Characters in fights can also enter emotional states, or become staggered. You can use a variety of defensive or offensive moves. And each win lets you send out another invite, until you find that one book Angela is looking for. There are cutscenes showing you a little glimpse of the lives you are about to em-booken. Extremely odd; extremely terrifying.
Literally back to school, eh? Eh? Eh? The titular academy has formalised the traditional social groups – the music kids, the drama kids, the jocks, the artists – into whole different sections of this high school, with dorms and classroom buidlings. As you may be able to tell from the double exclamation mark in the title, Kraken Academy is a comedy game, and is in mileage varying territory vs how hilarious you’ll find it.
It got some hits and misses from me in the rofl department, but the premise – which is that you’re given a magical amulet allowing you to rewind time every three days, the better to find and release each departments totemic animal spirit before the ruination of the school – is strange and fun. Some tasks can only be done at certain times of day. The whole school is a bit of a ruin. The school instituted a recycling scheme where if students collected and returned errant plastic bottles they got money, so now you just go around with a bat smashing up bins.
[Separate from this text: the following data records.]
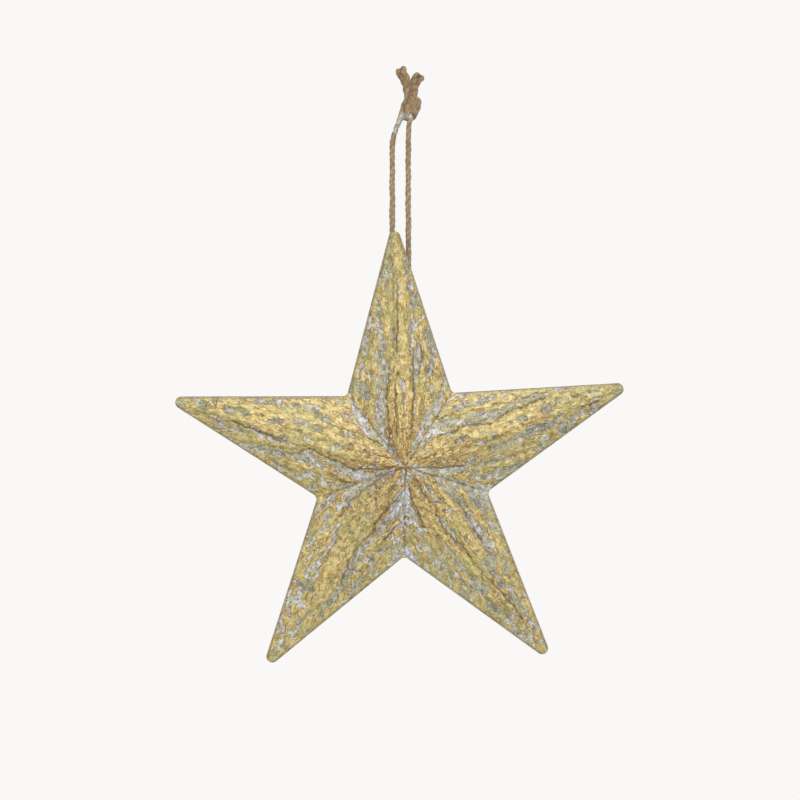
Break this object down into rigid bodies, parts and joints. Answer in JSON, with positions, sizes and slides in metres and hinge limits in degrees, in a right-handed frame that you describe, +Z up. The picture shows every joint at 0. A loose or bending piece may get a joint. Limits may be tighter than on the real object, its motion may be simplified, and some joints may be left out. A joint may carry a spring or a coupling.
{
  "type": "hanging star ornament",
  "caption": "Five-pointed hollow star of gilded embossed tin, hung by a knotted jute loop through a wire eye on its back.",
  "frame": {"origin": "centre of the nail or hook that the cord loop hangs on, just under the knot", "axes": "+Z up, +X to the right seen from the front, the embossed front faces -Y"},
  "size_m": [0.2508, 0.0331, 0.3332],
  "materials": {
    "gilt_tin": "embossed tinplate, gilded and rubbed back to zinc grey in the hollows",
    "bare_tin": "dull aged tinplate",
    "solder": "grey soft solder",
    "eye_wire": "drawn steel wire, lightly rusted",
    "jute": "three-ply twisted jute cord"
  },
  "bodies": {
    "hanger": {"cord_knot": "jute", "cord_tail_left": "jute", "cord_tail_right": "jute"},
    "cord_loop": {"cord_leg_left": "jute", "cord_leg_right": "jute"},
    "bight": {"cord_bight": "jute"},
    "star": {"front_arm_top": "gilt_tin", "front_arm_upper_right": "gilt_tin", "front_arm_lower_right": "gilt_tin", "front_arm_lower_left": "gilt_tin", "front_arm_upper_left": "gilt_tin", "valley_solder": "solder", "back_plate": "bare_tin", "rim_solder": "solder", "eye_patch": "bare_tin", "hanging_eye": "eye_wire", "eye_solder": "solder"}
  },
  "joints": [
    {"name": "cord_twist", "type": "hinge", "parent": "hanger", "child": "cord_loop", "pos_m": [-0.0012, 0, 0.0015], "axis": [0, 0, 1], "range_deg": [-90, 90]},
    {"name": "cord_fold", "type": "hinge", "parent": "cord_loop", "child": "bight", "pos_m": [-0.0012, 0.0016, -0.0904], "axis": [1, 0, 0], "range_deg": [0, 120]},
    {"name": "star_swing", "type": "hinge", "parent": "bight", "child": "star", "pos_m": [-0.0012, 0, -0.092], "axis": [0, 1, 0], "range_deg": [-60, 60]}
  ]
}
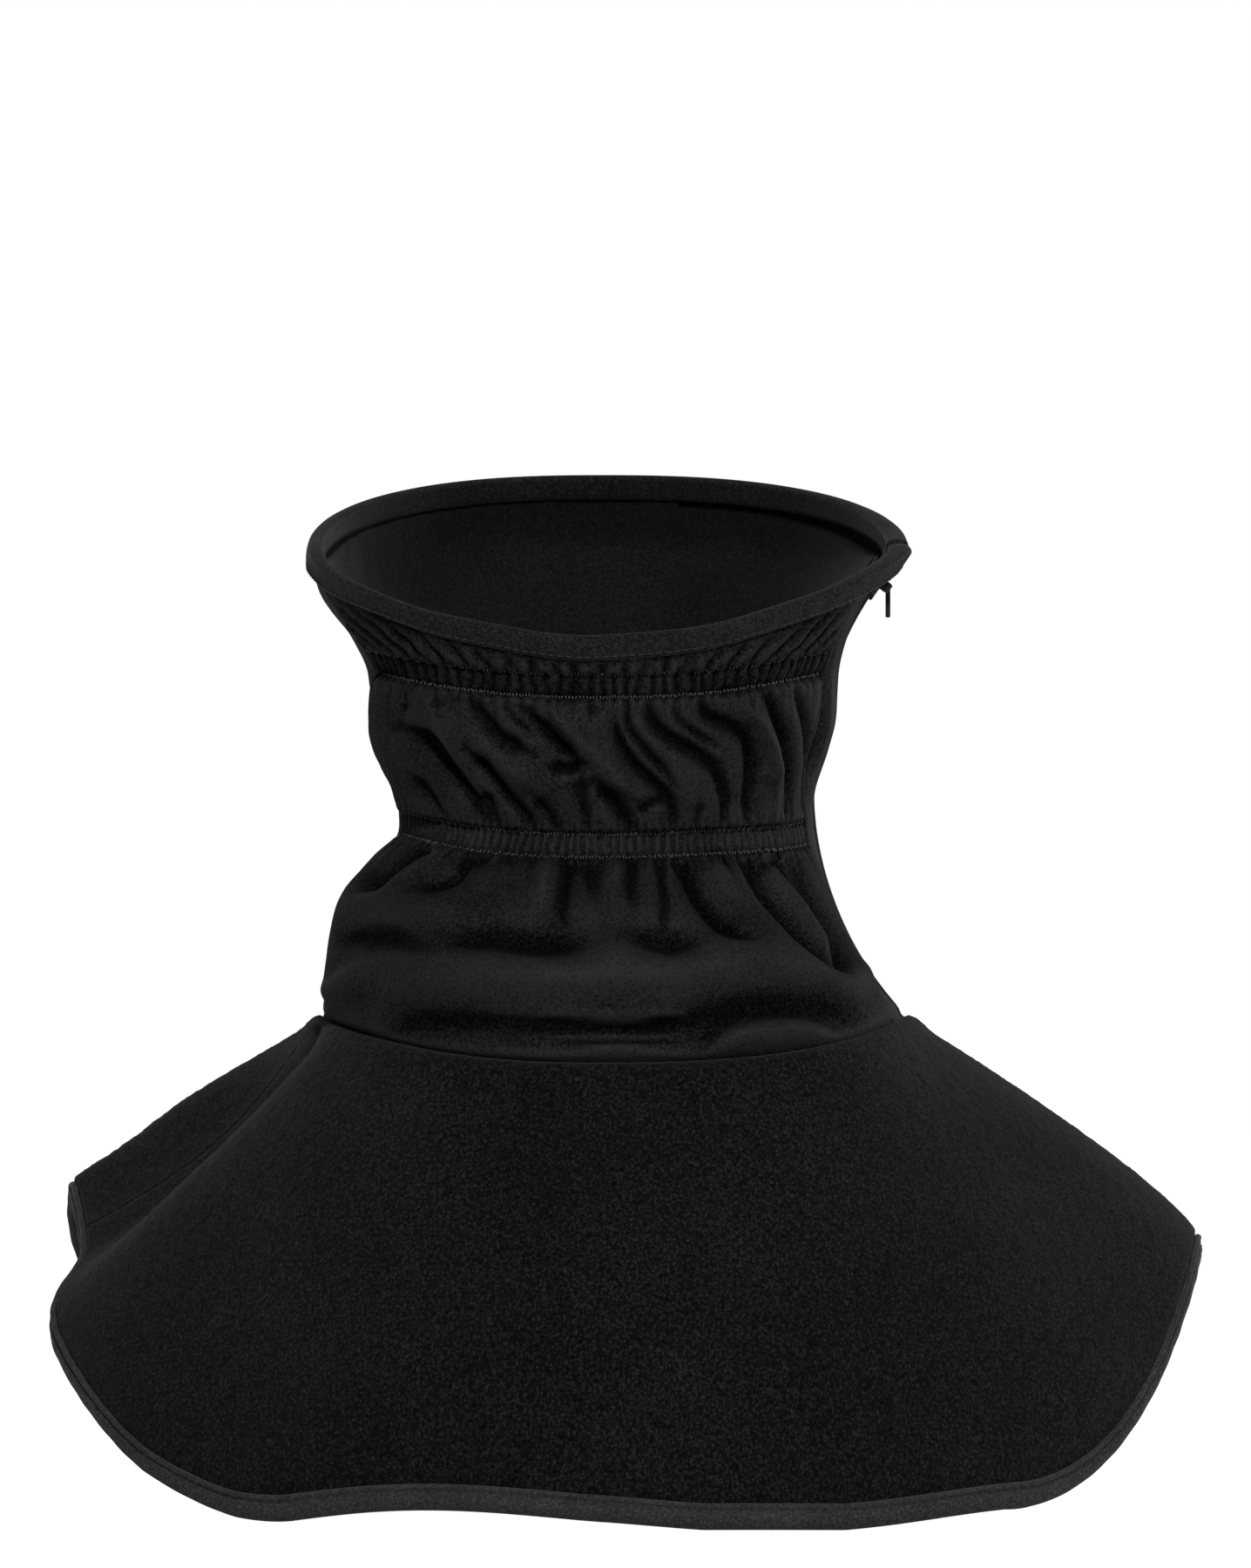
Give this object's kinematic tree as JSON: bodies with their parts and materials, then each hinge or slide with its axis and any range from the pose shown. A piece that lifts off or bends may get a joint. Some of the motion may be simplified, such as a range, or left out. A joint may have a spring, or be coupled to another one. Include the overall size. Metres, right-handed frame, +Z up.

In terms of what else you actually do, it’s sort of like one of those Cartoon Network adventure games you’d play in the IT lab at break, in that you go around the school and discover what things people are in need of, and then try to source those things, sometimes combining more than one – e.g. to dose tea with sleeping pills to sneak into an office – or doing a little mini-game. While also keeping in mind the whole end-of-the-world time limit thing, naturally. The headmaster appears to be a cat boy. Your first new friend is an anxious broccoli girl called Broccoli Girl. I dunno what to tell you.